■ EXERCISE PROMPT ■
Nothing should be output except the lines from the one containing "Continue the build123d" through the one containing "marks_mm: tuple[Limits, ...]", both ends included, each repeated exactly.

■ DATA EXTRACT ■
★ ★ ★ ★ ★ ★ ★
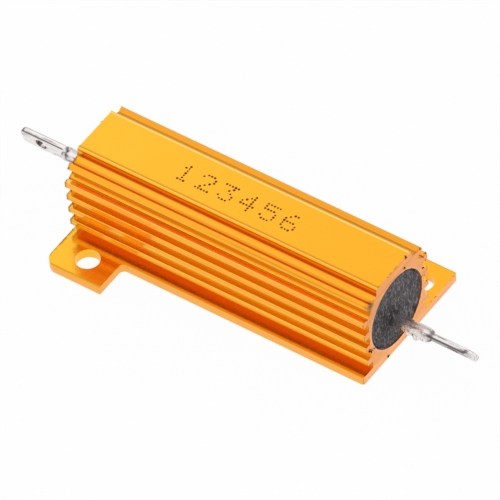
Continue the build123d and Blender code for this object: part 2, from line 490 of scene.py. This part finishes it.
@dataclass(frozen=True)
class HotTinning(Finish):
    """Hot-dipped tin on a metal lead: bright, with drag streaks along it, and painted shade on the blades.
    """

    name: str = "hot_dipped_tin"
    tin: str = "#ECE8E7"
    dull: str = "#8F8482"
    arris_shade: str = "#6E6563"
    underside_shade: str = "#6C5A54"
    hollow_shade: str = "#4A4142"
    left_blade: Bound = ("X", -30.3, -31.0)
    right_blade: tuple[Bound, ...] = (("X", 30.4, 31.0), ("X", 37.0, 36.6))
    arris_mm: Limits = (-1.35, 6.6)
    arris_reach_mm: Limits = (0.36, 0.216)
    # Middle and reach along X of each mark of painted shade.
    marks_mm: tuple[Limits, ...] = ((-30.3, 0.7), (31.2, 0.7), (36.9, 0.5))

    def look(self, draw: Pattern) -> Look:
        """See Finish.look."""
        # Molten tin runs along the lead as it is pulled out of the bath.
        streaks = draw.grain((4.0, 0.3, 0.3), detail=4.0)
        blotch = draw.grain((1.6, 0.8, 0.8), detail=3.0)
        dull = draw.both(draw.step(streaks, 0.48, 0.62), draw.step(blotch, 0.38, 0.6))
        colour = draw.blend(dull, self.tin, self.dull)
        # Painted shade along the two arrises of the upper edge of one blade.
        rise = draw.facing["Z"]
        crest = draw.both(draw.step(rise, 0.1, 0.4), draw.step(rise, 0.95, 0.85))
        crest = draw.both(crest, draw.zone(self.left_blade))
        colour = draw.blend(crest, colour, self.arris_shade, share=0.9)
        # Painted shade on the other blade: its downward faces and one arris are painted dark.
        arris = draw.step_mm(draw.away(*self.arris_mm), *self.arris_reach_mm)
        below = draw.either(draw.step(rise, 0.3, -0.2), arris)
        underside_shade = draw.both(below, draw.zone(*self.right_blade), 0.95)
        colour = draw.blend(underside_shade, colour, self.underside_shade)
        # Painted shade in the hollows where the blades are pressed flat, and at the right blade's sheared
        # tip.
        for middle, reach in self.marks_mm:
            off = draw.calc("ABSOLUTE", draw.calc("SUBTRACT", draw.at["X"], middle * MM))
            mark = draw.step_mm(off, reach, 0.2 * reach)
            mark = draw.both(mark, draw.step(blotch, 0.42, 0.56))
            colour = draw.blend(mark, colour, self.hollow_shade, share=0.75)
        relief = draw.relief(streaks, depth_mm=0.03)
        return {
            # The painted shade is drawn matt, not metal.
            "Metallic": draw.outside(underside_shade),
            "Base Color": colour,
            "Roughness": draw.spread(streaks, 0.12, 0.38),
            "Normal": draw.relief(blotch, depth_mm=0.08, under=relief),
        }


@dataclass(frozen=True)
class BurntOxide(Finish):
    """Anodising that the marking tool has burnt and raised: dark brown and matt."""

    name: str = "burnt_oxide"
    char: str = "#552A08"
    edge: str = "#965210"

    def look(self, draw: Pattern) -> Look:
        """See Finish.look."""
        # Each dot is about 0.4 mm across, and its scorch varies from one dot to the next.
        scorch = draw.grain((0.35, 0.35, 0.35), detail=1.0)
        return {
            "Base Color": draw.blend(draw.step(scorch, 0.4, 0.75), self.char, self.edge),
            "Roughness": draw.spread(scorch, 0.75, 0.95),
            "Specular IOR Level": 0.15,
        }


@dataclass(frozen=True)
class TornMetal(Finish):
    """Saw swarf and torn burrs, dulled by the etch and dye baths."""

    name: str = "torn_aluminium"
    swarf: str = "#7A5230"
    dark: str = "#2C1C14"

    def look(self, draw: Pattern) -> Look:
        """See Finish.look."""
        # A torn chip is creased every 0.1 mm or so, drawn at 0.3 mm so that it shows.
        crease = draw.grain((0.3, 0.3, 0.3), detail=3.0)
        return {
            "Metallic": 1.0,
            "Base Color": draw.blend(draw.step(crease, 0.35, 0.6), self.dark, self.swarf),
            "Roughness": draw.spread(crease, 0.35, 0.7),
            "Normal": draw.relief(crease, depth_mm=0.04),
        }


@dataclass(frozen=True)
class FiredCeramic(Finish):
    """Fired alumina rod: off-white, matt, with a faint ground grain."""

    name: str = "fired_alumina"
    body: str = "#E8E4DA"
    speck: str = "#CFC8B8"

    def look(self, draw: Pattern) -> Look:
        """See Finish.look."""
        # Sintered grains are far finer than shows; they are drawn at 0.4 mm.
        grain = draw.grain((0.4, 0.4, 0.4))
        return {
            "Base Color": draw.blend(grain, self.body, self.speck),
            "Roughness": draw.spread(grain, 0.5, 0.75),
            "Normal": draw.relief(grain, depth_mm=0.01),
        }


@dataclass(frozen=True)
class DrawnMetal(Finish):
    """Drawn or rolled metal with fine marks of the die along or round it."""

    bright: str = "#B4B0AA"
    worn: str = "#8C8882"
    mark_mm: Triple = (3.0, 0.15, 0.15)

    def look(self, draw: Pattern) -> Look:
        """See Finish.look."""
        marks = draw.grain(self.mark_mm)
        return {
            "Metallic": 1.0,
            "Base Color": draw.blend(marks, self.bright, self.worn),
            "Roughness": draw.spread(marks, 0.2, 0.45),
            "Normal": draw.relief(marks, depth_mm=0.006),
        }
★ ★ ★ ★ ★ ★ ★
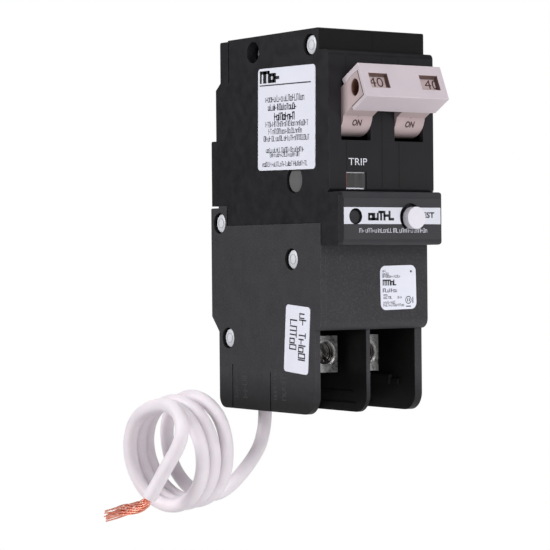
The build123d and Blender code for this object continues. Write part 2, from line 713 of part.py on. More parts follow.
★ ★ ★ ★ ★ ★ ★
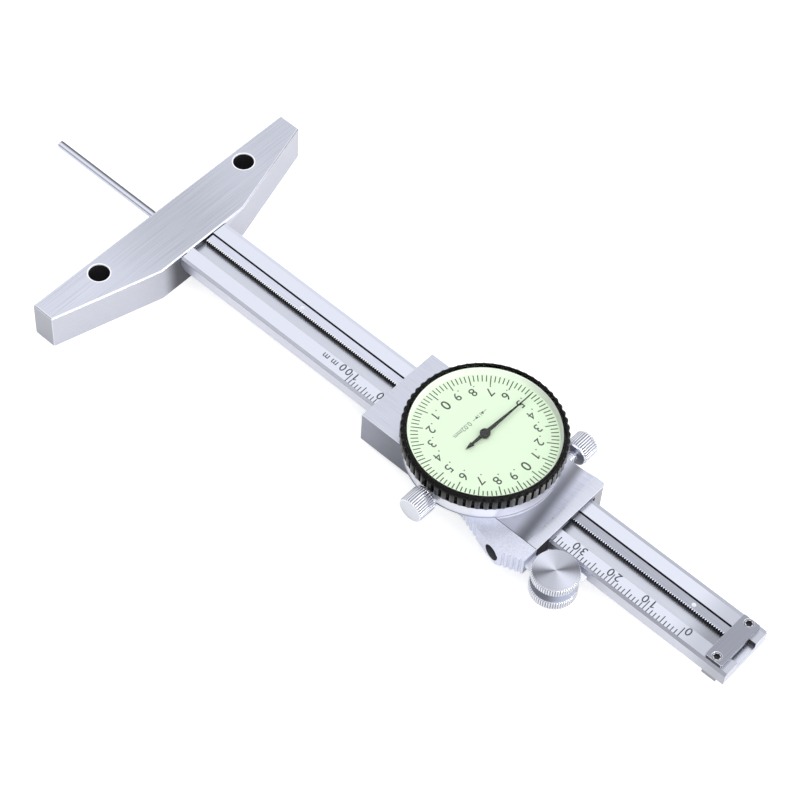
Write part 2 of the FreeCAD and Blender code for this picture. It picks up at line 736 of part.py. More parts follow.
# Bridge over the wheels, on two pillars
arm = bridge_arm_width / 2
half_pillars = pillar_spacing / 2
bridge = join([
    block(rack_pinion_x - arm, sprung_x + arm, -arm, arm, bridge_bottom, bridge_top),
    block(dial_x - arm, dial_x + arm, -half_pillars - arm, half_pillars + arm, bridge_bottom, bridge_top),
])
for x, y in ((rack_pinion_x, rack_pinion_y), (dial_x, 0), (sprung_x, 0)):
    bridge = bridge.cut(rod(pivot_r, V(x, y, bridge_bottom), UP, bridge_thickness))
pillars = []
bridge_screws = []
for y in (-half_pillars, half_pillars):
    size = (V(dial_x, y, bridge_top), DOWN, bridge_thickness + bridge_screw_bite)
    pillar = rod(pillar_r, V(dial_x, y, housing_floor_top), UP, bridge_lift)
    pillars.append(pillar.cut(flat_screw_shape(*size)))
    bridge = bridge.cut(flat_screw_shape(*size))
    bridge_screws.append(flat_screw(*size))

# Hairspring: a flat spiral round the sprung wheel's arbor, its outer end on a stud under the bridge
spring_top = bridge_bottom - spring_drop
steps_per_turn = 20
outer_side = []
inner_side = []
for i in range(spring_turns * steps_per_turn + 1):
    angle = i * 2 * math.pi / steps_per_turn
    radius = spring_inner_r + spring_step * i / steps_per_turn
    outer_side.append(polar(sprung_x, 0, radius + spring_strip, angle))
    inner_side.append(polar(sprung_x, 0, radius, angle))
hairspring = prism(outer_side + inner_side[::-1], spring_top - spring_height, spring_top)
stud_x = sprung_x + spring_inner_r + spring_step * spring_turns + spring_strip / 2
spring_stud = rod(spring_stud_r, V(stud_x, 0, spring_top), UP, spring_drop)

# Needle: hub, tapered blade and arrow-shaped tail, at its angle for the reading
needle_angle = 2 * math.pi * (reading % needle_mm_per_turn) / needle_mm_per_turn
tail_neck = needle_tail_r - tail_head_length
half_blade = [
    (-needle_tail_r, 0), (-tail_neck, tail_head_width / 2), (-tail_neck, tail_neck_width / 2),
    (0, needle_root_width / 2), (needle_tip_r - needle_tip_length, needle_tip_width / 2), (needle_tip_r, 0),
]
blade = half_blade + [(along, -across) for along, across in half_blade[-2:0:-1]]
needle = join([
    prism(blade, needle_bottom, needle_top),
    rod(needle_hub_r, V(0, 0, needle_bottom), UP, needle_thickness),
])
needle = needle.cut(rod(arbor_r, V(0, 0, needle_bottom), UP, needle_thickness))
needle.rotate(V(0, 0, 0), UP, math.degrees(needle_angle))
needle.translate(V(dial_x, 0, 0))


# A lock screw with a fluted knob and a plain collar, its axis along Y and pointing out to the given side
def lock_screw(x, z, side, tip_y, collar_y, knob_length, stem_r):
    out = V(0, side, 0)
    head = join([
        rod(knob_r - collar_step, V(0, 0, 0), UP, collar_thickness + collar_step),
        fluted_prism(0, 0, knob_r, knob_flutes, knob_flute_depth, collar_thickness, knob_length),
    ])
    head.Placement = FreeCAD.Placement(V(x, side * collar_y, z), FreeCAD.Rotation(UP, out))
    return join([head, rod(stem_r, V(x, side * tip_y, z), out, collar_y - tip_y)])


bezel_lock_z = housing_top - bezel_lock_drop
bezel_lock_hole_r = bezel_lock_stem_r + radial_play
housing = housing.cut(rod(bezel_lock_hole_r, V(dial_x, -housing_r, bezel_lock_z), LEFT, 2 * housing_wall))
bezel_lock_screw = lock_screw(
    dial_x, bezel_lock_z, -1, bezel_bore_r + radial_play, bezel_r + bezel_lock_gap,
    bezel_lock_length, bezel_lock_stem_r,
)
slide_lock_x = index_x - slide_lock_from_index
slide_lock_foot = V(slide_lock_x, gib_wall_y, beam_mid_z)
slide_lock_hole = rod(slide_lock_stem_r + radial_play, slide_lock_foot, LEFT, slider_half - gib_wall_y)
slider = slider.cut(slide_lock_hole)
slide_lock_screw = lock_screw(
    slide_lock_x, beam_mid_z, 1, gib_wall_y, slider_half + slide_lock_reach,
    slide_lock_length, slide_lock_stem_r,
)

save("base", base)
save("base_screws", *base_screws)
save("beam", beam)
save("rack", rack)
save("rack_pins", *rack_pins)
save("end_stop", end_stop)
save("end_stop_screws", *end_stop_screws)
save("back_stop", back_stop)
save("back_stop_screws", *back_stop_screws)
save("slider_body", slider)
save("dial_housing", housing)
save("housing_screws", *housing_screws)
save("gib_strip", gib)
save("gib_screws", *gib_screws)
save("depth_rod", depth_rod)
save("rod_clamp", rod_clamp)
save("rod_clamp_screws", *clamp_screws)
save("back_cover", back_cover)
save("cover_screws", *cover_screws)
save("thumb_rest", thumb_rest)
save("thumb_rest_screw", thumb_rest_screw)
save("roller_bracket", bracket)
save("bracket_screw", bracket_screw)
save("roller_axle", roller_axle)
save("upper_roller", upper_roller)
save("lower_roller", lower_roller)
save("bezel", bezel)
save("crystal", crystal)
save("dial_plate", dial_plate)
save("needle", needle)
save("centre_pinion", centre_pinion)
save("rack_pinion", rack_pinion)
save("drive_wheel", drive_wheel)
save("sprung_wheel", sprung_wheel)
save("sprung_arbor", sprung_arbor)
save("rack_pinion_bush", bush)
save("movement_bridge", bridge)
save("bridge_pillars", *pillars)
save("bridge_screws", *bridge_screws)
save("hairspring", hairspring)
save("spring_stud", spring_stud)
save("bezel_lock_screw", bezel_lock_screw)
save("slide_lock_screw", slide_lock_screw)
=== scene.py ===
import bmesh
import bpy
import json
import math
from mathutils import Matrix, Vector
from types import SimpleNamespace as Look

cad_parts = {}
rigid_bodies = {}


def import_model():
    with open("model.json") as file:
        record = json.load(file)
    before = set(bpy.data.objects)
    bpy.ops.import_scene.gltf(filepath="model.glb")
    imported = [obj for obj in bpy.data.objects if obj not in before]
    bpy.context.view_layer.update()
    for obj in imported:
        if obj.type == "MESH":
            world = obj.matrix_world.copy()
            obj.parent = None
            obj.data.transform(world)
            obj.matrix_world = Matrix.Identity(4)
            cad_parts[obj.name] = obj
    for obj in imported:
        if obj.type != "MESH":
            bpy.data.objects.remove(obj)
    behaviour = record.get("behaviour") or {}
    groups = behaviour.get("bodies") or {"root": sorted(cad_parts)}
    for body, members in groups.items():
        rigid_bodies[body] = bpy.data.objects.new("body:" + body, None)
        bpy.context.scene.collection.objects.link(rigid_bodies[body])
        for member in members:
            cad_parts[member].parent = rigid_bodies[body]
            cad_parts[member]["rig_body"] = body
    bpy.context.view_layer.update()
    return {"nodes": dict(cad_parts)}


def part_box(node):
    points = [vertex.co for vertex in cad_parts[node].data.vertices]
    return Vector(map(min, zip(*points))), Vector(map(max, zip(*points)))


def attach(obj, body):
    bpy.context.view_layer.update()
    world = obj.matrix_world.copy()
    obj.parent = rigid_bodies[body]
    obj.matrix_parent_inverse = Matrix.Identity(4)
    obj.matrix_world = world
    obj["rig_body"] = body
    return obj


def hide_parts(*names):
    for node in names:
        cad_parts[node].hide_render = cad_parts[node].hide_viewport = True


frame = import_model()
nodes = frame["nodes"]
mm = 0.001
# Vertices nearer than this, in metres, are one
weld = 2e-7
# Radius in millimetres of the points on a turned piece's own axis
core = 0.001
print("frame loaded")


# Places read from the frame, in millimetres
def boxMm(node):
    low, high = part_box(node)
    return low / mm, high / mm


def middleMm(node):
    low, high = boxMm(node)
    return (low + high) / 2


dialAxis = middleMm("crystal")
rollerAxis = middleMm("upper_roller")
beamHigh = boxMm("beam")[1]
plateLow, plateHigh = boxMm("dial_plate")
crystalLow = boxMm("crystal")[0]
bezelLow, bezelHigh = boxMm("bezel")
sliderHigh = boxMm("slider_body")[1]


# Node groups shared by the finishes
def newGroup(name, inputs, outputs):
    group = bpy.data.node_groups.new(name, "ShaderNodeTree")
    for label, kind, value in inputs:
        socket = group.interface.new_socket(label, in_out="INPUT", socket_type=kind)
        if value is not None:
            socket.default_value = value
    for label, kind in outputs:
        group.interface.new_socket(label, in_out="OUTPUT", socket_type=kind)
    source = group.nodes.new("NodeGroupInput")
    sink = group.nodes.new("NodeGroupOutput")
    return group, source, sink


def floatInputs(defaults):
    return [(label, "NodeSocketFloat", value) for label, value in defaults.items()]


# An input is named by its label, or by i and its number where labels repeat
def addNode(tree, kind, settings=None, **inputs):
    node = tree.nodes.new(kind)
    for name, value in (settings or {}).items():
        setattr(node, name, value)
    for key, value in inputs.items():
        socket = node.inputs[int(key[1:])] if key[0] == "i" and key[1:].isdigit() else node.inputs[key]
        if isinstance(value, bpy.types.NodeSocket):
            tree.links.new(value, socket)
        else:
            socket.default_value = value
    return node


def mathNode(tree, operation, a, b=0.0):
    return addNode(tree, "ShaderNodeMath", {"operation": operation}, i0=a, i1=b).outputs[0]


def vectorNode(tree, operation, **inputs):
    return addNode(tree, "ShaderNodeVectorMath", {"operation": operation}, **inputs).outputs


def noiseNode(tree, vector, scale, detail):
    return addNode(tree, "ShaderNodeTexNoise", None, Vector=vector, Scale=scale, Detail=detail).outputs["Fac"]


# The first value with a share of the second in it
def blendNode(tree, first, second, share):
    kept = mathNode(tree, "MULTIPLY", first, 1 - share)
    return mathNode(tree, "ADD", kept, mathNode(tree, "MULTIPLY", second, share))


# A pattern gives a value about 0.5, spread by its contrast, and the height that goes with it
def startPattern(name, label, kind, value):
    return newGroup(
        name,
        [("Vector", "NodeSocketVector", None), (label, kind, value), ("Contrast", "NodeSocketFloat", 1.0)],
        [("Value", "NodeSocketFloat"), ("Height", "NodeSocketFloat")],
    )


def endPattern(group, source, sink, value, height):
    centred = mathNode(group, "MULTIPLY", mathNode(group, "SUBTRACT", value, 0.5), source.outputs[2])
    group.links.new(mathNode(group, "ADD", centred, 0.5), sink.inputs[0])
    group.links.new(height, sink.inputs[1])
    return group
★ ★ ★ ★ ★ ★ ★
■ TASK OUTPUT ■
Continue the build123d and Blender code for this object: part 2, from line 490 of scene.py. This part finishes it.
@dataclass(frozen=True)
class HotTinning(Finish):
    """Hot-dipped tin on a metal lead: bright, with drag streaks along it, and painted shade on the blades.
    """

    name: str = "hot_dipped_tin"
    tin: str = "#ECE8E7"
    dull: str = "#8F8482"
    arris_shade: str = "#6E6563"
    underside_shade: str = "#6C5A54"
    hollow_shade: str = "#4A4142"
    left_blade: Bound = ("X", -30.3, -31.0)
    right_blade: tuple[Bound, ...] = (("X", 30.4, 31.0), ("X", 37.0, 36.6))
    arris_mm: Limits = (-1.35, 6.6)
    arris_reach_mm: Limits = (0.36, 0.216)
    # Middle and reach along X of each mark of painted shade.
    marks_mm: tuple[Limits, ...] = ((-30.3, 0.7), (31.2, 0.7), (36.9, 0.5))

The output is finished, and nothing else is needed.